Polymorphic Data Storage™

Traditionally relational data has been stored in rows - i.e. as a sequence of tuples in which all the columns of each tuple are stored together on disk. This has a long heritage back to early OLTP systems that introduced the 'slotted page' layout that is still in common use today. However analytical databases tend to have different access patterns than OLTP systems. Instead of seeing many single-row reads and writes, analytical databases must process larger more complex queries that touch much larger volumes of data - i.e. read-mostly with big scanning reads and infrequent batch appends of data.

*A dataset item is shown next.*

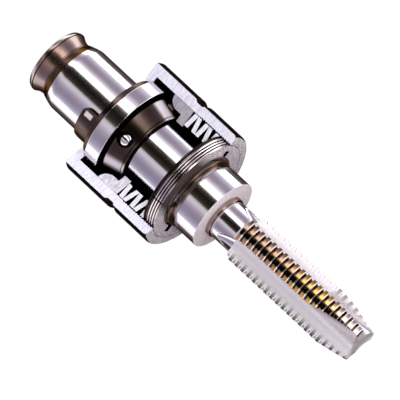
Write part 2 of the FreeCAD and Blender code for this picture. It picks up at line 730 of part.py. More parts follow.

Vendors have taken a number of different approaches to meeting these needs. Some have optimized their disk layouts to eliminate the OLTP fat and do smarter disk scans. Others have turned their storage sideways (literally) with column-stores - i.e. the decades old idea of 'vertical decomposition' demonstrated to good success by Sybase IQ, and now reimagined by a raft of newer vendors. Each of these approaches has proven to have sweet-spots where they shine, and others where they do a less admirable job.

Rather than advocating for one approach or the other, we've built in the flexibility so that customers can choose the right strategy for the job at hand. We call this Polymorphic Data Storage™. For each table (or partition of a table), the DBA can select the storage, execution and compression settings that suit the way that table will be accessed. With Polymorphic Data Storage™, the database transparently abstracts the details of any table or partition, allowing a wide variety of underlying models:

  • Read/Write Optimized — Traditional 'slotted page' row-oriented table (based on PostgreSQL's native table type), optimized for fine-grained CRUD operations.

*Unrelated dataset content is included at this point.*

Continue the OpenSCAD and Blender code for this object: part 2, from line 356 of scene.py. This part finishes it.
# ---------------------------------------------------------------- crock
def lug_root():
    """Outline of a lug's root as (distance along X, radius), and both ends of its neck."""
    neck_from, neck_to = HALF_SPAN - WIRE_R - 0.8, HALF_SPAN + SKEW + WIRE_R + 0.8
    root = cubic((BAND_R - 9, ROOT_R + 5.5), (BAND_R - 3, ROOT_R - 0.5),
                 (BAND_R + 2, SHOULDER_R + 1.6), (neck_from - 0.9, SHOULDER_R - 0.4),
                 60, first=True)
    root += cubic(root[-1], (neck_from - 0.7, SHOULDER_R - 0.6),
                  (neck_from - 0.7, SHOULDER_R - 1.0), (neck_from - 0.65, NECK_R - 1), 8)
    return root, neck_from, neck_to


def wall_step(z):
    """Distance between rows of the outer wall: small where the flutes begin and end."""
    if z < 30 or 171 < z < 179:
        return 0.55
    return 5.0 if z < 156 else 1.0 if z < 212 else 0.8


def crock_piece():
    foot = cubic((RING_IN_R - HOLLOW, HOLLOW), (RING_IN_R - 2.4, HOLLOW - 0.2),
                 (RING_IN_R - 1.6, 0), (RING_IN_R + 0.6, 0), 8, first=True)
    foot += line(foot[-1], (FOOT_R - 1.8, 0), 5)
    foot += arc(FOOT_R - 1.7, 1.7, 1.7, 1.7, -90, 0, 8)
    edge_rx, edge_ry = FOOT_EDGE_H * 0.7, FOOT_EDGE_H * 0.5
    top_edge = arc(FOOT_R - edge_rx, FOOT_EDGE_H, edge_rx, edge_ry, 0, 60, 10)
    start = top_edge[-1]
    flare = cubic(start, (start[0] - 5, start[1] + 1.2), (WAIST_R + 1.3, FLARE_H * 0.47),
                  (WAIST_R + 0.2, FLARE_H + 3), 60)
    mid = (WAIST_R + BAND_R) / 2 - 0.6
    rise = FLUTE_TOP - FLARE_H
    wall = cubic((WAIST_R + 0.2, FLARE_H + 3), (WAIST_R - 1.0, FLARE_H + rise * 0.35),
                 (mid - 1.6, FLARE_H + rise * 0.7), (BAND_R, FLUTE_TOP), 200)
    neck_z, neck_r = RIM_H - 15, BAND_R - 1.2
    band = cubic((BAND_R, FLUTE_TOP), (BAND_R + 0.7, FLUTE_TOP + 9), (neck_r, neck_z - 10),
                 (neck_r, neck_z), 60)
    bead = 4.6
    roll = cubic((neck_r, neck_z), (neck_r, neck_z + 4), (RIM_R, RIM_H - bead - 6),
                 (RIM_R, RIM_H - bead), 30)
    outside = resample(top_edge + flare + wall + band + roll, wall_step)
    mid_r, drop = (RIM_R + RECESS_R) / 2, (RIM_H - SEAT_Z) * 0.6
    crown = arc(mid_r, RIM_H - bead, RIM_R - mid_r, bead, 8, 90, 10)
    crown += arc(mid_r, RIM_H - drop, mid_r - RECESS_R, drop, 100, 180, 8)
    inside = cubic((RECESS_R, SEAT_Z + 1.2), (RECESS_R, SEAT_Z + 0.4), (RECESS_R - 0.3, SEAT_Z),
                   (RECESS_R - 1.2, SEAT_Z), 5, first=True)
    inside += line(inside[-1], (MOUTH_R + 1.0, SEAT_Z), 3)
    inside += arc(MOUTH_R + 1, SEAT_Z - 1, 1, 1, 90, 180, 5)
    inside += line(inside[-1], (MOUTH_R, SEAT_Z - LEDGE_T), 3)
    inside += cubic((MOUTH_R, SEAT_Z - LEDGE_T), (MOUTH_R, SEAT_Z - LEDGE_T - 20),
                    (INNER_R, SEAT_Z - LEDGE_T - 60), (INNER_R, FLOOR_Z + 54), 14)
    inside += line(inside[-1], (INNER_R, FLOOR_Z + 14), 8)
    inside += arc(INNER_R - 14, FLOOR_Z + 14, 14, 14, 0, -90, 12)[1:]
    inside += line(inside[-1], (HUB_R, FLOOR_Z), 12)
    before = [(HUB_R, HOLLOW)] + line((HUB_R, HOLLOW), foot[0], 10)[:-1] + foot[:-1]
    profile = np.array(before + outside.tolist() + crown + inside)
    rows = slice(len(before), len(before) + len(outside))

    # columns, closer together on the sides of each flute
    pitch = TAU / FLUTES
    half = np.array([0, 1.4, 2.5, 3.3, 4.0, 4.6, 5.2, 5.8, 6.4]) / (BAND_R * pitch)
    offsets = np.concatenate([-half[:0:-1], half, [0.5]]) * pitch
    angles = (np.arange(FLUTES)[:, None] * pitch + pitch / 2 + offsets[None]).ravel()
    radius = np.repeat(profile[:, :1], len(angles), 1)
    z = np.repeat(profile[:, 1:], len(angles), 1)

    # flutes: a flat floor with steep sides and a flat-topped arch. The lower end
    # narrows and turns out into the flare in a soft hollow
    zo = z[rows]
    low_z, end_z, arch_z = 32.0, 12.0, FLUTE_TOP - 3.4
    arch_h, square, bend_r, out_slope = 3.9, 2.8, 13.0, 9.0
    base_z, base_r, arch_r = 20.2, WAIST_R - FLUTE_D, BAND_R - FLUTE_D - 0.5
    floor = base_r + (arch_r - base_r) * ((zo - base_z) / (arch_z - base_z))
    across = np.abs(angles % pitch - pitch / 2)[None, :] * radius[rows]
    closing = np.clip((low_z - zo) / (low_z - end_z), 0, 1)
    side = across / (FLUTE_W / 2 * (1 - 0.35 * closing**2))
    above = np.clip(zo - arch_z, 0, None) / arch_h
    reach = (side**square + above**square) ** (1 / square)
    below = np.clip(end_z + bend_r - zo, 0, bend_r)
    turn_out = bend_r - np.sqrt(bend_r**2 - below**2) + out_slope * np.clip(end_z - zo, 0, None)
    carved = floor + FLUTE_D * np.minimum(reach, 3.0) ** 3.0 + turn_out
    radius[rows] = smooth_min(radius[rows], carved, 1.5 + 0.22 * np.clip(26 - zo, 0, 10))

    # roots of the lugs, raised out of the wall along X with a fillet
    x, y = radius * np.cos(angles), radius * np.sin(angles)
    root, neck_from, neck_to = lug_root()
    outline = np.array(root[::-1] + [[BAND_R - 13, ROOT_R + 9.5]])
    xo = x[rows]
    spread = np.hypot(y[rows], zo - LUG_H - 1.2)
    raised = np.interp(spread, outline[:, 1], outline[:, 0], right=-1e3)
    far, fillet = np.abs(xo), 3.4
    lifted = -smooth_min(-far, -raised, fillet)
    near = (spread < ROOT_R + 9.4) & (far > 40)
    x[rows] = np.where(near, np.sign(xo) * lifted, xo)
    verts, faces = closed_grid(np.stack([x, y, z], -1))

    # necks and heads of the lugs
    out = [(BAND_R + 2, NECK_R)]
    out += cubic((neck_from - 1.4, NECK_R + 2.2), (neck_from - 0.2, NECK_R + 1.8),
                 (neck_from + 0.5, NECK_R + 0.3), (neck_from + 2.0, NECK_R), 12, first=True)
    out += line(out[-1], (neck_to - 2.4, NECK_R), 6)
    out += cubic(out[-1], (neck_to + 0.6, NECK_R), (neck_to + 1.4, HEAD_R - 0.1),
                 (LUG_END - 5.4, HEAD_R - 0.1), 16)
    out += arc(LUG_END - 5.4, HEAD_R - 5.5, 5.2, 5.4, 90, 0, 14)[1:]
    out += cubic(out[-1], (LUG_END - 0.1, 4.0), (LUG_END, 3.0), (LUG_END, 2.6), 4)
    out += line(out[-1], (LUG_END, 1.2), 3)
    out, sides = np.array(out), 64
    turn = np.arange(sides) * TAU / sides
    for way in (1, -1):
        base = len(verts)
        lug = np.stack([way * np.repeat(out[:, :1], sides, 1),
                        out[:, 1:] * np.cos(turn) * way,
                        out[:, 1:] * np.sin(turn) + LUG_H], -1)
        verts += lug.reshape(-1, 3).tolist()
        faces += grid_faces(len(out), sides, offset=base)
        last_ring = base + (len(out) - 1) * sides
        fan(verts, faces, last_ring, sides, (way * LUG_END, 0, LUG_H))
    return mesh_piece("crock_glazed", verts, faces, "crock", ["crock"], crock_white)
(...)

  • Row-Oriented / Read-Mostly Optimized -- Optimized for read-mostly scans and bulk append loads. DDL allows optional compression ranging from fast/light to deep/archival.

  • Column-Oriented / Read-Mostly Optimized — Added as a feature in Greenplum's latest 3.3.4 release, providing a true column-store just by specifying 'WITH (orientation=column)' on a table. Data is vertically partitioned, and each column is stored in a series of large densely-packed blocks that can be efficiently compressed from fast/light to deep/archival (and tend to see notably higher compression ratios than row-oriented tables). Performance is excellent for those workloads suited to column-store — Greenplum's implementation only scans those columns required by the query, doesn't have the overhead of per-tuple IDs, and does efficient early materialization using an optimized 'columnar append' operator.

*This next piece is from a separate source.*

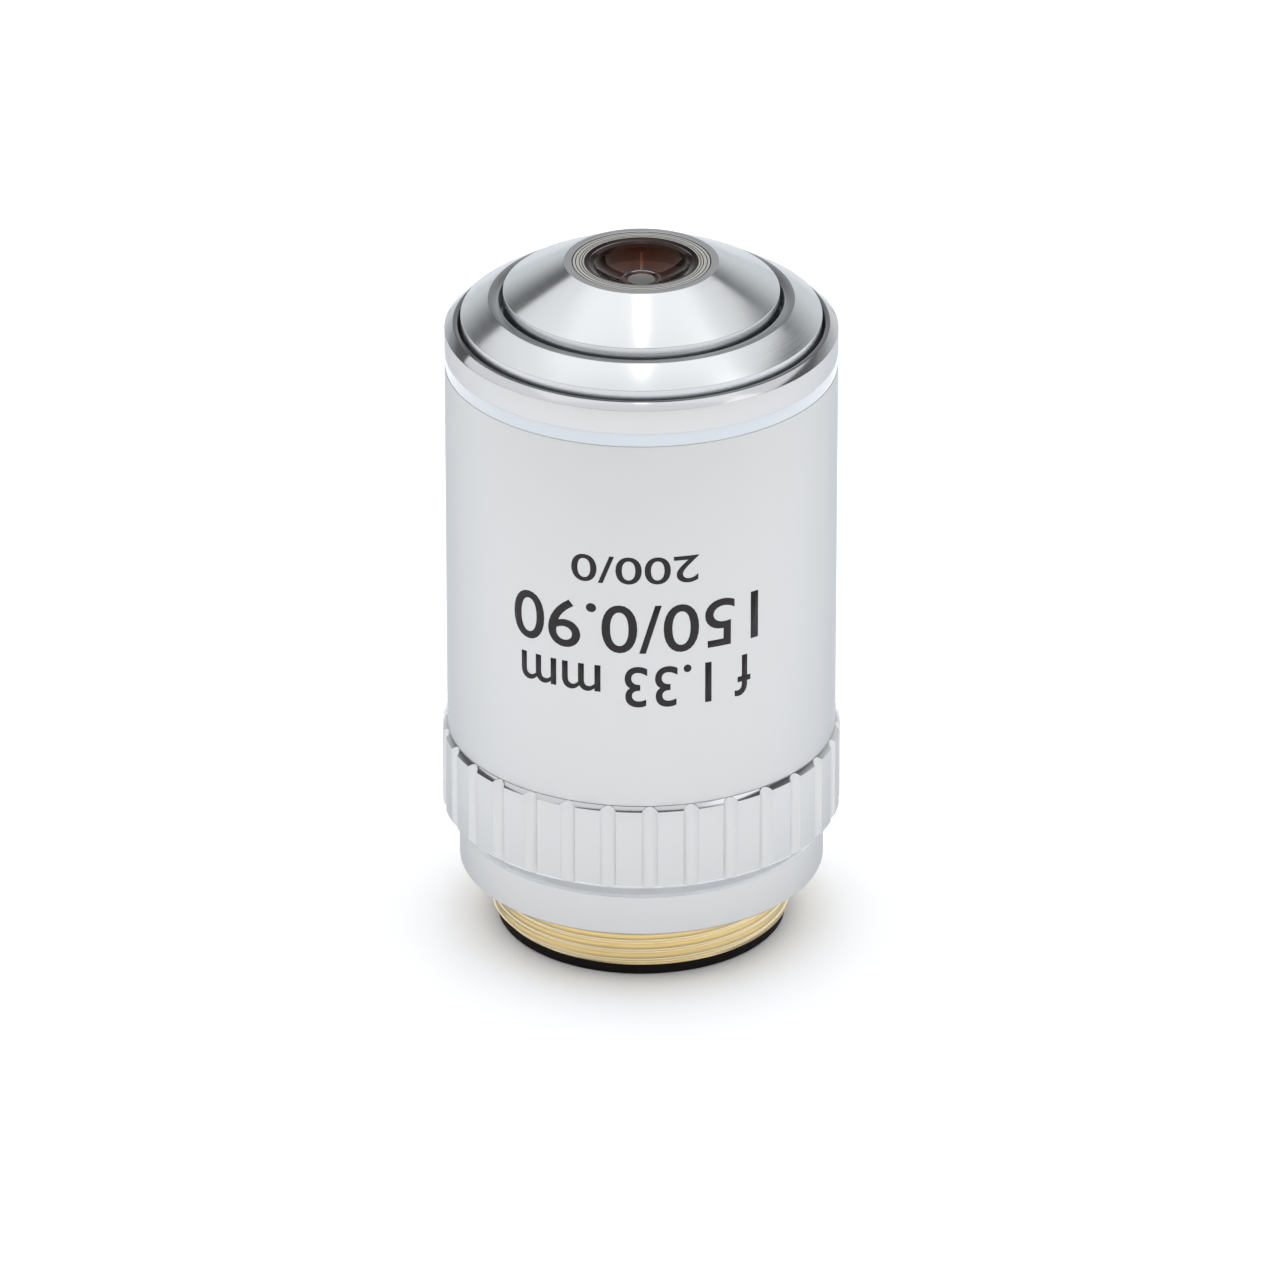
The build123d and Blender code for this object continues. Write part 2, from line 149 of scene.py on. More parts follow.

Greenplum's Polymorphic Data Storage™ really shines when combined with Greenplum's multi-level table partitioning. With Polymorphic Data Storage™, customers can tune the storage types and compression settings of different partitions within the same table. I.e. A single partitioned table could (for example) have older data stored as 'column-oriented with deep/archival compression', more recent data as 'column-oriented with fast/light compression', and the most recent data as 'read/write optimized' to support fast updates and deletes.